Diante de milhares de académicos, segundo as contas do JA, o general João Lourenço pediu atenção à qualidade do ensino superior, numa altura em que existiam 24 instituições de ensino superior públicas e 40 privadas, surgidas num espaço de 14 anos. Até 2002, Angola tinha apenas uma única universidade pública, a Universidade Agostinho Neto, e duas privadas que, no total, formaram no mesmo período 62.407 quadros.
“Precisamos de encontrar o ponto de equilíbrio entre a necessidade da formação massiva de quadros que o país precisa e o rigor na qualidade desses mesmos quadros superiores”, disse João Lourenço, para acrescentar: “Devemos encorajar e promover a cultura de premiar o mérito no ensino, o mérito no trabalho e em tudo o que fazemos”. Na altura ainda não tinha aprendido a dizer se “haver” necessidade…

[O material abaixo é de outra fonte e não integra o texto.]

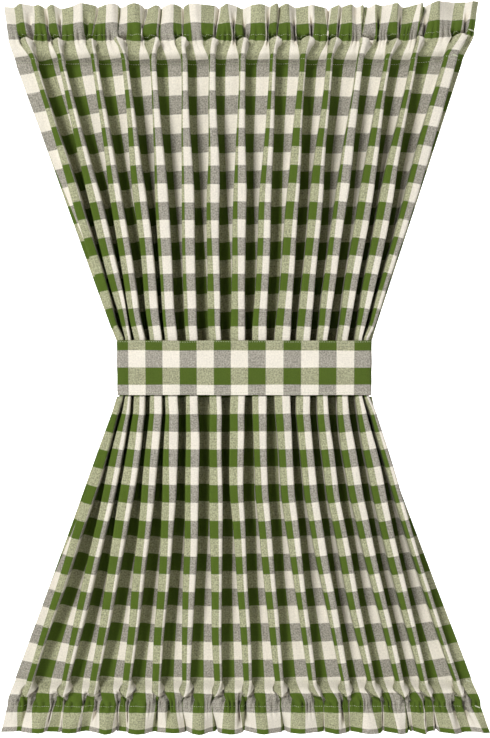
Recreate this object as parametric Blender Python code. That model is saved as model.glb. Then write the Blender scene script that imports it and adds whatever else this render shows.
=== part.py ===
"""French door curtain: a gathered panel between two rod casings, drawn in by a tieback.

The origin is the middle of the upper rod's axis. +Z is up, and the curtain's front faces -Y.
Four sewn pieces: panel, heading, foot_casing and tieback.
"""

import bisect
import math
from collections import namedtuple

import bmesh
import bpy
from mathutils import Vector

# Driving dimensions, in metres
CHECK = 0.0245              # one check of the cloth
PANEL_CLOTH = 0.0016        # panel thickness, its soft face and creases included
CASING_CLOTH = 0.0012       # each of the two layers of a casing
TIE_CLOTH = 0.0025          # the tieback, a doubled band
SEAM_GAP = 0.0003           # between the panel and a casing
TIE_TOP_Z = -0.4135         # upper edge of the tieback
TIE_HEIGHT = 0.0750
TIE_EASE = 0.0008           # from the folds to the tieback's front and back
TIE_SIDE_EASE = 0.0022      # from the folds to the tieback's ends
TIE_CORNER = 0.005          # outer corner radius of the tieback in plan
CINCH = 0.938               # width inside the tieback, as a share of the width beside it
CINCH_RUN = 0.024           # height beside the tieback over which the folds are drawn in
WALL_GAP = 0.005            # least width of a valley between two folds
ROD_HALF_DEPTH = 0.0070     # half the space that a casing leaves for its rod
PLEAT_DEPTH = 0.011         # pleats that the rod gathers in a casing's walls
STITCH_SHARE = 0.55         # depth of the folds at the outer stitch, as a share of the ruffle's
FLARE = 0.0095              # how much further out the ends of a ruffle's hem are than its stitch
FLARE_START = 0.17          # where the flare starts, from the middle
FLARE_RUN = 0.14
END_LIFT = 0.006            # the heading's right end sits this much higher

COLUMNS = 60                # checks across the flat cloth

# Heights at which the fold table below gives places
GATHER_Z = -0.040
TIE_START_Z = -0.402
TIE_END_Z = -0.500
SPREAD_Z = -0.627
FOOT_Z = -0.819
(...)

Ou seja, João Lourenço disse que os angolanos devem olhar para o que o MPLA diz mas não, é claro, para o que faz. Isto porque se no regime existisse de facto a cultura do mérito, muitos dos seus quadros, ditos superiores, estariam a apanhar minhocas.
O general disse na altura, continuamos a citar o boletim oficial, que o crescimento que o país vive na construção de estradas, caminhos-de-ferro, barragens hidroeléctricas, fábricas, portos e aeroportos, hospitais e fazendas agrícolas, deve ser acompanhado de formação de quadros que possam garantir a continuidade e manutenção dos projectos. “Apesar da maior necessidade que o país tem na formação de quadros é necessário assegurar a sua qualidade a todos os níveis de ensino”, disse João Lourenço.
O general João Lourenço recordou (numa manifesta passagem de um atestado de matumbez aos angolanos) que o MPLA sempre estabeleceu como prioridade a educação e o ensino nos seus programas de governação, através de atribuição de bolsas de estudo para países como Cuba, Rússia, Portugal, França, Reino Unido, Itália, EUA, Nigéria e Marrocos.
“Foram milhares os quadros angolanos superiores formados em diferentes áreas do saber nesses países e que hoje contribuem para o desenvolvimento do nosso país”, disse.